L’expérience de Volgograd 

L’idée d’une ville linéaire n’a été concrétisée  qu’une seule fois en Russie. C’est Volgograd qui est devenue le lieu de cette expérience d’urbanisme à grande échelle. Elle a obtenu sa forme allongée dès le XVIe siècle en raison de son emplacement historique le long des rives de la Volga. Cette structure était due à la nécessité de transporter le long du fleuve des marchandises produites par des usines locales et des ateliers artisanaux. Autour de ces centres industriels, des quartiers résidentiels se sont également formés, tous ensemble « enfilés » sur l’axe unique que représentait la rivière. C’est un schéma similaire de développement du territoire urbain qui a persisté après la révolution. Ainsi, de nouvelles zones sont apparues, comme les cités ouvrières qui se sont étendues le long de la rive sur une distance allant jusqu'à 30 km.

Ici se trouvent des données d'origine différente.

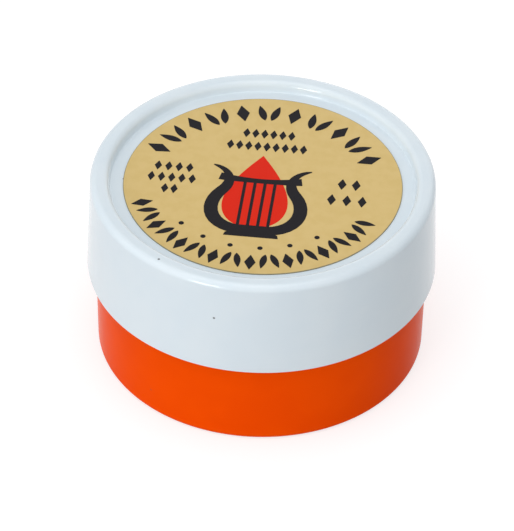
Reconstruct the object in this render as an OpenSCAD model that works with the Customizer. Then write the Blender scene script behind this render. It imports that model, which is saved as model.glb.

Durant la Seconde Guerre mondiale, plus de la moitié des bâtiments de Volgograd (qui fut nommée Stalingrad de 1925 à 1961) ont été détruits. En effet, lors de la célèbre bataille de Stalingrad, des quartiers résidentiels entiers ont été rayés de la surface de la Terre. Cependant, au cours de l'après-guerre, la ville a continué à se développer linéairement, puisque selon le plan général de 1945, la rive a été libérée des usines, des entrepôts, et des constructions militaires qui séparaient les quartiers résidentiels de la Volga.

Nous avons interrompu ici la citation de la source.